If it were [God’s] intention
and he withdrew his spirit[a] and breath,
all humanity would perish together
and humankind would return to the dust.
On Pentecost Sunday we rightfully remember the strange and powerful coming of the Holy Spirit on the Day of Pentecost as recounted in Acts 2. What we need to remember with that, as told here in the book of Job, is that God’s Spirit actually pervades all of life. Without the Spirit there would be no life of any kind, be it both physical and spiritual. As we remember in Genesis, God made the man and breathed into his nostrils the breath of life, and man became a living being (Genesis 2:7).
We’re too often looking for the unusual, and it’s not as if that doesn’t happen. We see plainly from the pages of Scripture that it does. And if the eyes of our heart are open, we’ll see this in life, as well. But most of life is ordinary. And yet it is every bit as special as the extraordinary because God’s Spirit pervades all of life.

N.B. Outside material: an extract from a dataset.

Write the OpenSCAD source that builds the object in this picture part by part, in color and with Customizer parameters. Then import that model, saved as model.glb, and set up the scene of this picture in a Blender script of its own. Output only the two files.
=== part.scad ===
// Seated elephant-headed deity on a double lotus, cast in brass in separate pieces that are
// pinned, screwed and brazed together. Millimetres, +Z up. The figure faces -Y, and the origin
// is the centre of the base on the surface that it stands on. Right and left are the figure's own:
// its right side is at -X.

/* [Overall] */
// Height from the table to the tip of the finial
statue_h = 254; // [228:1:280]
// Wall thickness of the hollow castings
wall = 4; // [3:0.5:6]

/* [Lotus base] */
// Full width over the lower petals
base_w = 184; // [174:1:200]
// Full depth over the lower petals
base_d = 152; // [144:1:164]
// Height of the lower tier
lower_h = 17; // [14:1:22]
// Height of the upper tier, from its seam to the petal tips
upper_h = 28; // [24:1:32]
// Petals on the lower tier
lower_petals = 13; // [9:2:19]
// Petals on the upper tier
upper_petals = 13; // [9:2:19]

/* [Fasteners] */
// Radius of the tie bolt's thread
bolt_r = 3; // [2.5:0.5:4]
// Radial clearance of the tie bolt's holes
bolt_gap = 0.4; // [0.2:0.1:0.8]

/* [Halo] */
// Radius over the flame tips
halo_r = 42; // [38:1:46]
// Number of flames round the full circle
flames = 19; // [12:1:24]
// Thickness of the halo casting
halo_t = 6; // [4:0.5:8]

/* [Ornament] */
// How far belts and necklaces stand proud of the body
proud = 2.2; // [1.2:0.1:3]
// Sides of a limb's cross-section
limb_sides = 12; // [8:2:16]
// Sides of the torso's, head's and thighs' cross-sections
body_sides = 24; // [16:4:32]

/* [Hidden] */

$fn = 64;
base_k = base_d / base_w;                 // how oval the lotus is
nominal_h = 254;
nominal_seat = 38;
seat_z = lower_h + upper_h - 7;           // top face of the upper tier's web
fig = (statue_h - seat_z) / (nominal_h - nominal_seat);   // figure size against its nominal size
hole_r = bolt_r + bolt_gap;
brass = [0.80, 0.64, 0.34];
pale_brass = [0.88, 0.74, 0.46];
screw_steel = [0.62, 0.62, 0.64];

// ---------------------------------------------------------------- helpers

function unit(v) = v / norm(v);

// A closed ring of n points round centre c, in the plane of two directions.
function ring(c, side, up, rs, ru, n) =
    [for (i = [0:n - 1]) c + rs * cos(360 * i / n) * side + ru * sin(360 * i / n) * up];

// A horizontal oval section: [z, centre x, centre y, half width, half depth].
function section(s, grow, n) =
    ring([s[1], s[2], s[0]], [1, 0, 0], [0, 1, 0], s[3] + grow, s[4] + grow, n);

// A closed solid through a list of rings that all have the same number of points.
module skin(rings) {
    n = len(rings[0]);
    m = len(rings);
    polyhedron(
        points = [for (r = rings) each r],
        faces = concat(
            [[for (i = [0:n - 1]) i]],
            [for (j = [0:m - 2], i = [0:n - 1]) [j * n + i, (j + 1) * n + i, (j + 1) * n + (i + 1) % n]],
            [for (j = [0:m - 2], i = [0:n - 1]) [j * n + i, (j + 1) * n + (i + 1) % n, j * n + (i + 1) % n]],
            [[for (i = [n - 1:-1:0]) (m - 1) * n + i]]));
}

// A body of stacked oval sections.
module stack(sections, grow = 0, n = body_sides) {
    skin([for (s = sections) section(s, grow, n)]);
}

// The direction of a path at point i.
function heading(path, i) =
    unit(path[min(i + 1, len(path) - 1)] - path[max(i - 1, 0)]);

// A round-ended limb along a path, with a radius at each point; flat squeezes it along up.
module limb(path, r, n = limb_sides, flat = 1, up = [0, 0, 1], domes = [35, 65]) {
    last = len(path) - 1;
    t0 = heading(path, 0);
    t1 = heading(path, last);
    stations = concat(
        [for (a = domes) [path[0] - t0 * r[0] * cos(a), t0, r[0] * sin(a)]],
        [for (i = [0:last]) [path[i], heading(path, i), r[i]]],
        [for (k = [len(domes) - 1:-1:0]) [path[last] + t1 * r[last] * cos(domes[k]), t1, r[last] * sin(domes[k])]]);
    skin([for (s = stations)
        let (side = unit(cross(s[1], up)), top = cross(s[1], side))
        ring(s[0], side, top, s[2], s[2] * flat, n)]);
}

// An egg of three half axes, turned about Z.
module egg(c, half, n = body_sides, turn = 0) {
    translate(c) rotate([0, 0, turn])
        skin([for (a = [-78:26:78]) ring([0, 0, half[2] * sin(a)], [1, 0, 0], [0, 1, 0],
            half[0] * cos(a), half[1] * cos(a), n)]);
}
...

That doesn’t mean there’s not a special dispensing of God’s Spirit to all who believe in Christ, and to God’s church in Christ, for indeed there is. But it does mean that we might find God’s Spirit active in unexpected places. In a sense in all of life. And really in every part of our lives, the seemingly mundane and in our minds even unimportant, as well as those special times when either the Spirit breaks through to help us, or we feel so desperately in need of the Spirit. Yes, through all of life God’s spirit/Spirit is present. For the good of the earth. For everyone, and especially for all who are in Christ individually and together. For the blessing of all people, that they too might receive the fullness of life that is in Christ. In and through Jesus.